**WHAT YOU NEED TO DO**
Copy the data exactly from the line that contains "Write part 2" through the line that contains "points = [vertex.co", keeping both end lines and leaving out everything else.

**RECORDS FOR THIS EXERCISE**
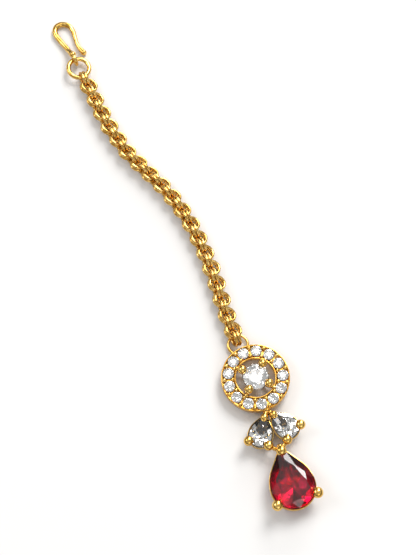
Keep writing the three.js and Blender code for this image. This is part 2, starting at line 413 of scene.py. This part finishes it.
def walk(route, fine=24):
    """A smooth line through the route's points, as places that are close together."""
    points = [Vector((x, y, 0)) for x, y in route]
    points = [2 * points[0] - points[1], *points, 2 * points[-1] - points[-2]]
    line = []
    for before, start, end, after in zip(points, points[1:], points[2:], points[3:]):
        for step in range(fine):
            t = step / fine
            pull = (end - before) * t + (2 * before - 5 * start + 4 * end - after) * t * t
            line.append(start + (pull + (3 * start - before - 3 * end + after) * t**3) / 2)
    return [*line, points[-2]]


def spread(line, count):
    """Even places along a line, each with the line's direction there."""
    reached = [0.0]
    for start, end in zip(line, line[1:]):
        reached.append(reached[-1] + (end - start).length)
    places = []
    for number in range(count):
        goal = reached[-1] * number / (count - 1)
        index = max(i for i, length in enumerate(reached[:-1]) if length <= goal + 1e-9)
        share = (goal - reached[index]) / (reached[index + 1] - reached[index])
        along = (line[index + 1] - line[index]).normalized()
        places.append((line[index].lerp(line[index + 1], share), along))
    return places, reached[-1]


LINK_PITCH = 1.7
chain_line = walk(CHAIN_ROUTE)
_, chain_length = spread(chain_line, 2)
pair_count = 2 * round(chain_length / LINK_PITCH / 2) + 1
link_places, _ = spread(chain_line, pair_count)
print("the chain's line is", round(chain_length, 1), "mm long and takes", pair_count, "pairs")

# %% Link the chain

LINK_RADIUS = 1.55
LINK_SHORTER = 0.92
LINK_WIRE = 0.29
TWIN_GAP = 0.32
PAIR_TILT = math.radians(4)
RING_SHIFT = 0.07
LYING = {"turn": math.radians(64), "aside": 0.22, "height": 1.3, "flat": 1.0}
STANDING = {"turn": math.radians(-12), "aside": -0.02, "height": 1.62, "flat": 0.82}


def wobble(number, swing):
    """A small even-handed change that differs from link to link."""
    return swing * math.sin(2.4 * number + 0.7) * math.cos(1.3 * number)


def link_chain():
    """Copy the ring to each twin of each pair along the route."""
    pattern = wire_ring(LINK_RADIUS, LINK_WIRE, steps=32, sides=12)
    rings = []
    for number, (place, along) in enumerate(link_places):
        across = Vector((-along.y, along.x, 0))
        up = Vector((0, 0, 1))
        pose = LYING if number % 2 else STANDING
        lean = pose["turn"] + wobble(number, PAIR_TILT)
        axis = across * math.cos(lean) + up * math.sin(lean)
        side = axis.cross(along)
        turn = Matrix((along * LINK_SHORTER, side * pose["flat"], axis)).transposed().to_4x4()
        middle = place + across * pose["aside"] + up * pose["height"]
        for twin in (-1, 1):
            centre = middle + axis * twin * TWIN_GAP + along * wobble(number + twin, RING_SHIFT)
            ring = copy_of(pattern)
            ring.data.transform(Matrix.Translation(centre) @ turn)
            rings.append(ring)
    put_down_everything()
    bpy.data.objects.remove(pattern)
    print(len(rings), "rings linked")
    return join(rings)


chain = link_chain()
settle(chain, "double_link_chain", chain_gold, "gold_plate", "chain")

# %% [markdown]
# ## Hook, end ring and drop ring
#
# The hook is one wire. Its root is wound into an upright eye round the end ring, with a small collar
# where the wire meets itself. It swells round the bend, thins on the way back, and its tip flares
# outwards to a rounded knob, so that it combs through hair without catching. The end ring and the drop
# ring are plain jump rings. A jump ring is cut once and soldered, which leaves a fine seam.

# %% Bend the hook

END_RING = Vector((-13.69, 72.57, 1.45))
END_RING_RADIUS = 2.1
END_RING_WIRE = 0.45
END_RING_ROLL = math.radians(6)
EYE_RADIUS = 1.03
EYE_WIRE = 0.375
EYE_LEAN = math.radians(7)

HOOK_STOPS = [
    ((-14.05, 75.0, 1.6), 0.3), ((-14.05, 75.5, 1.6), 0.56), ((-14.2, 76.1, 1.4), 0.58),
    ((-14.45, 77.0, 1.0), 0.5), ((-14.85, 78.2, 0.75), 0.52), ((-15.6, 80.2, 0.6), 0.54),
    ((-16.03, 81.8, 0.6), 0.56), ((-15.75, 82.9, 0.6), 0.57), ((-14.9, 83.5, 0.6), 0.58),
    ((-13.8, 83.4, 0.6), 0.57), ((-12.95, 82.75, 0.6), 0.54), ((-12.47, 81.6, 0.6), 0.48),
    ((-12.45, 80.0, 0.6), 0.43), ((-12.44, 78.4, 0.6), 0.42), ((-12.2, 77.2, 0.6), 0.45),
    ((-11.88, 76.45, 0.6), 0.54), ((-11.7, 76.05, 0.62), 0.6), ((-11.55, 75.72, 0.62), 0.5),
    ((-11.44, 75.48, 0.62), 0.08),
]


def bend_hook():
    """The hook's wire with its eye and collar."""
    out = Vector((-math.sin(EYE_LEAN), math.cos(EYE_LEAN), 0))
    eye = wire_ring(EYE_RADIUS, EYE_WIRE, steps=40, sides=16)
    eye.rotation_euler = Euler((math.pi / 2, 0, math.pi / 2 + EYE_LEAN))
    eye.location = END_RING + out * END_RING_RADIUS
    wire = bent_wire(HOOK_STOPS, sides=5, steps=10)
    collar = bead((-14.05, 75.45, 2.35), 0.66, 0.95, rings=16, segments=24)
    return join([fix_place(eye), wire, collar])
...
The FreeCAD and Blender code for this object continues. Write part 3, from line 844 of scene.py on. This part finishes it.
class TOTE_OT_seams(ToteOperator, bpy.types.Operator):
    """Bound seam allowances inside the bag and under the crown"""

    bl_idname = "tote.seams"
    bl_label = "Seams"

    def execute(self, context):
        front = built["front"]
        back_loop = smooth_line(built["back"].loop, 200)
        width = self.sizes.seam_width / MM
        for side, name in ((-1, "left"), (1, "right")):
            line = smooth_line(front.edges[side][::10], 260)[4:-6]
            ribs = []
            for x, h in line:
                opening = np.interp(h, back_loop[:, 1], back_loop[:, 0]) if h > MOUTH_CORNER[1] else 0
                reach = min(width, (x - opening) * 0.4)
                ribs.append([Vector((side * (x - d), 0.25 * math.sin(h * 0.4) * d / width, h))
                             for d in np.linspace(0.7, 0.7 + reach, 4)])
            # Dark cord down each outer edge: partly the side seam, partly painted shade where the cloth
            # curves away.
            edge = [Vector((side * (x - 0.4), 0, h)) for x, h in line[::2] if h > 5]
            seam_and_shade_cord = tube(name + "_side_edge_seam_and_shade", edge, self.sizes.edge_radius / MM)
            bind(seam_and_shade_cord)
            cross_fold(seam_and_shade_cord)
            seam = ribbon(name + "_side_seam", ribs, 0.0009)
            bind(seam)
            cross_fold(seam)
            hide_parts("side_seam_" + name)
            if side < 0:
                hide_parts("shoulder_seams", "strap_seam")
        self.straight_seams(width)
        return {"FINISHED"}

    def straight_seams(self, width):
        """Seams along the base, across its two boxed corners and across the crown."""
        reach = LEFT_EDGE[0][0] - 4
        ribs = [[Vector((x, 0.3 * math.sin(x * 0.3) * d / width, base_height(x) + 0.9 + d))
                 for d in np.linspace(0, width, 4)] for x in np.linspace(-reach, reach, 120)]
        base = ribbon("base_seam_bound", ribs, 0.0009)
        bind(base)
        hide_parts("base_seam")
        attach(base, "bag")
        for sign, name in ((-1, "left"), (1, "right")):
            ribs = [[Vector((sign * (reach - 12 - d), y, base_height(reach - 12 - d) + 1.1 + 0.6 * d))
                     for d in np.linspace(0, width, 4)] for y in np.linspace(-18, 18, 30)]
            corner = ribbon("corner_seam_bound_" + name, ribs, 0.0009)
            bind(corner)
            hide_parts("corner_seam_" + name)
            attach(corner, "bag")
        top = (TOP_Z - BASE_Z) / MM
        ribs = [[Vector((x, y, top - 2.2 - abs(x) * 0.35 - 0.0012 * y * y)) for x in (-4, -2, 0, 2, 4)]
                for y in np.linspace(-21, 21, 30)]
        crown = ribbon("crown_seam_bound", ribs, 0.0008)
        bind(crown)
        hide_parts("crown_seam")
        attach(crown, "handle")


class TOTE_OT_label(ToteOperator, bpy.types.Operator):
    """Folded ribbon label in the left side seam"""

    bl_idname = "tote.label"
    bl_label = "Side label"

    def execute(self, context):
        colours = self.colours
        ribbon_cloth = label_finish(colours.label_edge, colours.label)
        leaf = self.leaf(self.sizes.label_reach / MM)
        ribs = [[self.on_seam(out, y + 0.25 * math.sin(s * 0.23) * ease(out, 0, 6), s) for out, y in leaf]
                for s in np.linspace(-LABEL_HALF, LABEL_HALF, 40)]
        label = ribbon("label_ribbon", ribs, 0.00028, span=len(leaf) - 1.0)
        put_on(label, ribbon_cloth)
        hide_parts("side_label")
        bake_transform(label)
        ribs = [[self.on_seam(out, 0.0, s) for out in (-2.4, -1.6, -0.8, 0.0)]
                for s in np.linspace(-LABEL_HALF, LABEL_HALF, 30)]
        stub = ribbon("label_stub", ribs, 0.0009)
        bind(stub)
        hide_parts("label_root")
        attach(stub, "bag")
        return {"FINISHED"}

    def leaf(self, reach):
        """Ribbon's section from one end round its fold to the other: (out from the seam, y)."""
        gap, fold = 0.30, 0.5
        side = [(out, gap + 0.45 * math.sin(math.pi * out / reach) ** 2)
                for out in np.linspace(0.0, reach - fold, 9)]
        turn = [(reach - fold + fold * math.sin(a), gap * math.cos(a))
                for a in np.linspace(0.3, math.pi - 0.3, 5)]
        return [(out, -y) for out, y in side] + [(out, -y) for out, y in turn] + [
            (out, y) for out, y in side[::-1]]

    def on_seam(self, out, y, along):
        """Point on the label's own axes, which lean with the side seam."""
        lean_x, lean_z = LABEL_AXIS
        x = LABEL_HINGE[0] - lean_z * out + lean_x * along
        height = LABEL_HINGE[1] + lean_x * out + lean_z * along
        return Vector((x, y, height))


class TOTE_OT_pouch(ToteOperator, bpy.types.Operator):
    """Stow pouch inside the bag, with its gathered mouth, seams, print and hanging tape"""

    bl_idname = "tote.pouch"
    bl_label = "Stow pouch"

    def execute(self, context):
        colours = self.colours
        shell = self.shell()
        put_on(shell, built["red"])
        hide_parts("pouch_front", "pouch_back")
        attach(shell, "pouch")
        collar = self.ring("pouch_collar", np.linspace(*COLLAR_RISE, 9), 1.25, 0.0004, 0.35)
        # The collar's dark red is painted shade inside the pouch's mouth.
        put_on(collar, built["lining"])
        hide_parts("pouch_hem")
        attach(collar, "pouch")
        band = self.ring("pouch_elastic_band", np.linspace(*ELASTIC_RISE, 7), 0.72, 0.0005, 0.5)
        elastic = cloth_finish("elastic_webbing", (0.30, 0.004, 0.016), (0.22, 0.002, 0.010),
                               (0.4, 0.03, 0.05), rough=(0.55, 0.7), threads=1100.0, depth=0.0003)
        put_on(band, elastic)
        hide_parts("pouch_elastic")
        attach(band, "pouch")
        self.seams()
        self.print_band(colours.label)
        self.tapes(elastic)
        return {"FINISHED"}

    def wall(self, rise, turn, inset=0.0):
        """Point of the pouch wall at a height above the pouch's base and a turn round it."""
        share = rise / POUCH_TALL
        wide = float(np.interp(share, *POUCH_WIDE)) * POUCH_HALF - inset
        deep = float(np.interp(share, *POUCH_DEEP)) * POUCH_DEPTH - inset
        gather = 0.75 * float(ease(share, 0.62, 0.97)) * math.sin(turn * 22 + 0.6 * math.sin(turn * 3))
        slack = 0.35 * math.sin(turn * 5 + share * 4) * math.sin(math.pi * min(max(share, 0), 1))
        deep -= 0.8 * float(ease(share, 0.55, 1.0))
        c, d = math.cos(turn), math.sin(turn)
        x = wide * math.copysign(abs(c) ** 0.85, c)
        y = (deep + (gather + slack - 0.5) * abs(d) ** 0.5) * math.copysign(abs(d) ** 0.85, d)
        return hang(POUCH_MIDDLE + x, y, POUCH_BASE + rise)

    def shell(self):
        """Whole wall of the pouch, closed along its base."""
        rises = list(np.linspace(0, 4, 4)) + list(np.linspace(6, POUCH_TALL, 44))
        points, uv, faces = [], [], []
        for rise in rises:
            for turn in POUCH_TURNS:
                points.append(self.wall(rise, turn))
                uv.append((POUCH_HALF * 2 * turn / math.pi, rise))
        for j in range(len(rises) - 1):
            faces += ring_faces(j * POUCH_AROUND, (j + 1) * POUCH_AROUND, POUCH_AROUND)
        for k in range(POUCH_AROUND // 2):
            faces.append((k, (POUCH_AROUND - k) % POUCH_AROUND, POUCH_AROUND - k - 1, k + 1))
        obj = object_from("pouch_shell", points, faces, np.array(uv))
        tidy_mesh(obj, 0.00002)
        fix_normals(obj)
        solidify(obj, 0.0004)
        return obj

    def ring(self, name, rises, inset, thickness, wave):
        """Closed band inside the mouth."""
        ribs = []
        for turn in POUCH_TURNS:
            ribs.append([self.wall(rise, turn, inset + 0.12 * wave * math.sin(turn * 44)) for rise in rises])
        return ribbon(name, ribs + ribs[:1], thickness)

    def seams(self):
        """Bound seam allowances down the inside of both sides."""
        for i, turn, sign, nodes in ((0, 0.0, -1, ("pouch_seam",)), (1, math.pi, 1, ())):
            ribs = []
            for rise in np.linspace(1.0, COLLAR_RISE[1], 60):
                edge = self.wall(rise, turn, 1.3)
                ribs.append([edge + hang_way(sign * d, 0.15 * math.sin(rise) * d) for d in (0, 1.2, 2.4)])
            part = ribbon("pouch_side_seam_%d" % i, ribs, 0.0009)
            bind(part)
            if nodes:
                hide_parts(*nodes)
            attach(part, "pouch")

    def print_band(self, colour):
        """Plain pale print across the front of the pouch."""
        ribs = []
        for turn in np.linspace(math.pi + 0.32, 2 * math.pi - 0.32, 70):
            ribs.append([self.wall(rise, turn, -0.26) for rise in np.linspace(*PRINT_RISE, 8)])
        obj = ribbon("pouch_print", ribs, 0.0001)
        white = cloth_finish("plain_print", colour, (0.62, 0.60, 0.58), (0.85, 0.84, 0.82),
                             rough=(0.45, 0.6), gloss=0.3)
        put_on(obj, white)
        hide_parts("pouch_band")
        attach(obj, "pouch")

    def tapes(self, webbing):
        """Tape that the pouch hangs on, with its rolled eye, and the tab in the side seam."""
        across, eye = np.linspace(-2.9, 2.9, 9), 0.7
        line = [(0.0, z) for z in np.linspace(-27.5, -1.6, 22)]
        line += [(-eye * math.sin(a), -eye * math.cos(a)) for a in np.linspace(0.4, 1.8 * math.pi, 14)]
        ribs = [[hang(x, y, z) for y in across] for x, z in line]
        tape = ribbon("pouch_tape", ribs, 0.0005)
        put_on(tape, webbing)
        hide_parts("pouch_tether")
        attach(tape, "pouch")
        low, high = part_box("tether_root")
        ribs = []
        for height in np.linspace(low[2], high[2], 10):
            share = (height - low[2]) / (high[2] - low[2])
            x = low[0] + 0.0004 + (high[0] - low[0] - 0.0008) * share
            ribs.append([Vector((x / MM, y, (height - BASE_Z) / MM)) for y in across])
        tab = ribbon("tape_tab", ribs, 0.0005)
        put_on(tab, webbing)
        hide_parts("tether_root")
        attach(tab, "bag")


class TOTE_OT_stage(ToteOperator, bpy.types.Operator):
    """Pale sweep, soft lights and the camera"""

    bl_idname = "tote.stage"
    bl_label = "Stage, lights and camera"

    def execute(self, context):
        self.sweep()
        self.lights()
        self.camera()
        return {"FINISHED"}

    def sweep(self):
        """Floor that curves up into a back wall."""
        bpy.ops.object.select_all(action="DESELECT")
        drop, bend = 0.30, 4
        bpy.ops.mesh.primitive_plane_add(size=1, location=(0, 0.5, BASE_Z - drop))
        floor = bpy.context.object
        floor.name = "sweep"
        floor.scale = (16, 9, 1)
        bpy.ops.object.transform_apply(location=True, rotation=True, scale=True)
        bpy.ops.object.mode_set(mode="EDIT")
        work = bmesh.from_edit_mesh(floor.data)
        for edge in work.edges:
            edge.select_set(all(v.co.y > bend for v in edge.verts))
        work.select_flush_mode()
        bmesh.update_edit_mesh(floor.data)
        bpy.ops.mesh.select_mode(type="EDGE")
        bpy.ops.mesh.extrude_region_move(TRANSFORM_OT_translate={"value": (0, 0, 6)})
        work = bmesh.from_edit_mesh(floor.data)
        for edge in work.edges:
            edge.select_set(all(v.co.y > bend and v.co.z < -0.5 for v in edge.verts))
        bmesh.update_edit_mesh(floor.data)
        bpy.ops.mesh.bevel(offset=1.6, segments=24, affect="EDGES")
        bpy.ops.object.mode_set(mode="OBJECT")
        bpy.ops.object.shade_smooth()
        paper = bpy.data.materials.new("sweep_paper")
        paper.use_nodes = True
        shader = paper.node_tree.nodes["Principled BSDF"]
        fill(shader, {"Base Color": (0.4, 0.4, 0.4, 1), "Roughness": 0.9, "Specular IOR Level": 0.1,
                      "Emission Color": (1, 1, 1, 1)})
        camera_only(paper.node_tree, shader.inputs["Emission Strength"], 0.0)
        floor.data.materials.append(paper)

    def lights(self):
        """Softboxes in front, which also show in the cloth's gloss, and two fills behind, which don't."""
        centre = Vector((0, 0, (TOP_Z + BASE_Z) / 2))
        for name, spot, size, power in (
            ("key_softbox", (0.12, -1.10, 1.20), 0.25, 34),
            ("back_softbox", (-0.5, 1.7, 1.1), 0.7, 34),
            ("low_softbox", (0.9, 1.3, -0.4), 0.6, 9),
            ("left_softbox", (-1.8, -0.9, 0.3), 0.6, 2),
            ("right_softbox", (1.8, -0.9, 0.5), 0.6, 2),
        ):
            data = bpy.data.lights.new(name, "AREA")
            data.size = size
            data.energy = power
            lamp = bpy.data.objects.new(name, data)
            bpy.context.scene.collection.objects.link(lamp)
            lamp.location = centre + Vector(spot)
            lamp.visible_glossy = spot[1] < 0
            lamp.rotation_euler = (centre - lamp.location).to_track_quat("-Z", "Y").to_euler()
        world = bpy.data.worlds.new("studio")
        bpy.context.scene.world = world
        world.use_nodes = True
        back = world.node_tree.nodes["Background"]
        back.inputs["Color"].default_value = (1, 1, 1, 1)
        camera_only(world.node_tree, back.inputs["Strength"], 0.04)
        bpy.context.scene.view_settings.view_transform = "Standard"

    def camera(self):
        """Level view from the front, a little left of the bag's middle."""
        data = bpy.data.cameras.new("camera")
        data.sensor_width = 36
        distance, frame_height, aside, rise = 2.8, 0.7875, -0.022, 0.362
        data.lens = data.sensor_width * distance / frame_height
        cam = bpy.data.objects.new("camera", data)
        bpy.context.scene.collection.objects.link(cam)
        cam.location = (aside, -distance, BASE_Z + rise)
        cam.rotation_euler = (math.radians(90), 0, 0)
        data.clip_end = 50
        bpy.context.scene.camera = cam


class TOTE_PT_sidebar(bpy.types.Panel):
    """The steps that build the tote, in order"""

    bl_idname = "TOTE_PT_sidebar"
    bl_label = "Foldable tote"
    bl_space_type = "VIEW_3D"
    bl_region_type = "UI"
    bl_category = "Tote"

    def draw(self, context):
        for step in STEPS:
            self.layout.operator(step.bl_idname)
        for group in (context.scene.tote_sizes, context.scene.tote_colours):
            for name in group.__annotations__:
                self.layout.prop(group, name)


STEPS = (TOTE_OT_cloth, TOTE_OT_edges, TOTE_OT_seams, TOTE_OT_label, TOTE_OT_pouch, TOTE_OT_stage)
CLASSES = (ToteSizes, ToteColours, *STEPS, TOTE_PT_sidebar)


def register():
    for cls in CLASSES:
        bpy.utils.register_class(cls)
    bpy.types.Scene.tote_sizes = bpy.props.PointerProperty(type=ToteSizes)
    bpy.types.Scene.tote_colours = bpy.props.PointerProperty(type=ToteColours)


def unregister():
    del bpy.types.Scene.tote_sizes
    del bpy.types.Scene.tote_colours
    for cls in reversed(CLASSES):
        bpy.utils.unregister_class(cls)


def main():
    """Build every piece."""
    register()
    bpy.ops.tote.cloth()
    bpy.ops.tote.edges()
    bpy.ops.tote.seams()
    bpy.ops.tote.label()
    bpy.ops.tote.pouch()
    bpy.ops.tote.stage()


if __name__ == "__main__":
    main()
...
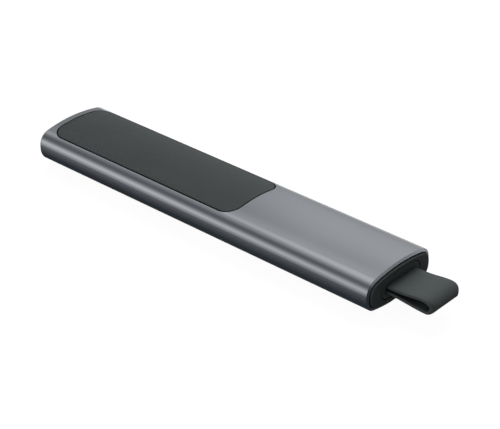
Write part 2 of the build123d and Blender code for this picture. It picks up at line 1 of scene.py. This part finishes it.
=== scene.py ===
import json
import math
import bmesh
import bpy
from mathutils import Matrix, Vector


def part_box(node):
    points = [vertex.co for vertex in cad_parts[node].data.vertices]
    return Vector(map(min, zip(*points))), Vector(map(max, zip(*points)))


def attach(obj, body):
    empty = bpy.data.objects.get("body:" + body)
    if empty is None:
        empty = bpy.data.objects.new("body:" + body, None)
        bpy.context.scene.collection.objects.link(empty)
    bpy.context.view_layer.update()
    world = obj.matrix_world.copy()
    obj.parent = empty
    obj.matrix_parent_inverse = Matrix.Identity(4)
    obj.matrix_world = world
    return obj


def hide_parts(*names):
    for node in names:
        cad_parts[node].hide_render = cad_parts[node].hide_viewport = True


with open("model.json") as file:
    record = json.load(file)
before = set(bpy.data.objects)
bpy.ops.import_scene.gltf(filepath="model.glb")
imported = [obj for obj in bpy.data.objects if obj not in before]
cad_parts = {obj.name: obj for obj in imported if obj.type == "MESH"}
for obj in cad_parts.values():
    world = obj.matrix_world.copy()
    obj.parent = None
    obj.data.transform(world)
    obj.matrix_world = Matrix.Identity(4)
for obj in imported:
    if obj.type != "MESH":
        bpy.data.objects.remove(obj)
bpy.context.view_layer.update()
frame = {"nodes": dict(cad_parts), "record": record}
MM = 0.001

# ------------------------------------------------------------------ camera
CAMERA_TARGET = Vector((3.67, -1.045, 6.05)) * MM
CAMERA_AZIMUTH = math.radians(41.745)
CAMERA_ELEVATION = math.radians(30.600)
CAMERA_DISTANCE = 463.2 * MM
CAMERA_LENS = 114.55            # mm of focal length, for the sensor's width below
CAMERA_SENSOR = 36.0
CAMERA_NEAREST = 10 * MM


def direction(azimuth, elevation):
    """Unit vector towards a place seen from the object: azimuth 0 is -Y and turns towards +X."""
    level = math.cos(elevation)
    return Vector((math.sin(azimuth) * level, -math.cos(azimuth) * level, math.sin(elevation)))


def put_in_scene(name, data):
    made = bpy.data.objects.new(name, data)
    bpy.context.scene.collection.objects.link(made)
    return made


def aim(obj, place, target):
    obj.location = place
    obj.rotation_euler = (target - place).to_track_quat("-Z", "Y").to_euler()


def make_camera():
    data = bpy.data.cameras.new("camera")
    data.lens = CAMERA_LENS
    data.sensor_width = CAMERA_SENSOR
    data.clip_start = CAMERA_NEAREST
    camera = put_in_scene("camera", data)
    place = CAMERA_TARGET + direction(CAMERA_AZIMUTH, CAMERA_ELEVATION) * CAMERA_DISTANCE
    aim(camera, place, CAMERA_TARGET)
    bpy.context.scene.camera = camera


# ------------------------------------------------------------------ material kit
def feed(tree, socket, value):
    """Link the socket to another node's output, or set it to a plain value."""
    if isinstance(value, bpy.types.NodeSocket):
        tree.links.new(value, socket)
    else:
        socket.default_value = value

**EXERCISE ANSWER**
Write part 2 of the build123d and Blender code for this picture. It picks up at line 1 of scene.py. This part finishes it.
=== scene.py ===
import json
import math
import bmesh
import bpy
from mathutils import Matrix, Vector


def part_box(node):
    points = [vertex.co for vertex in cad_parts[node].data.vertices]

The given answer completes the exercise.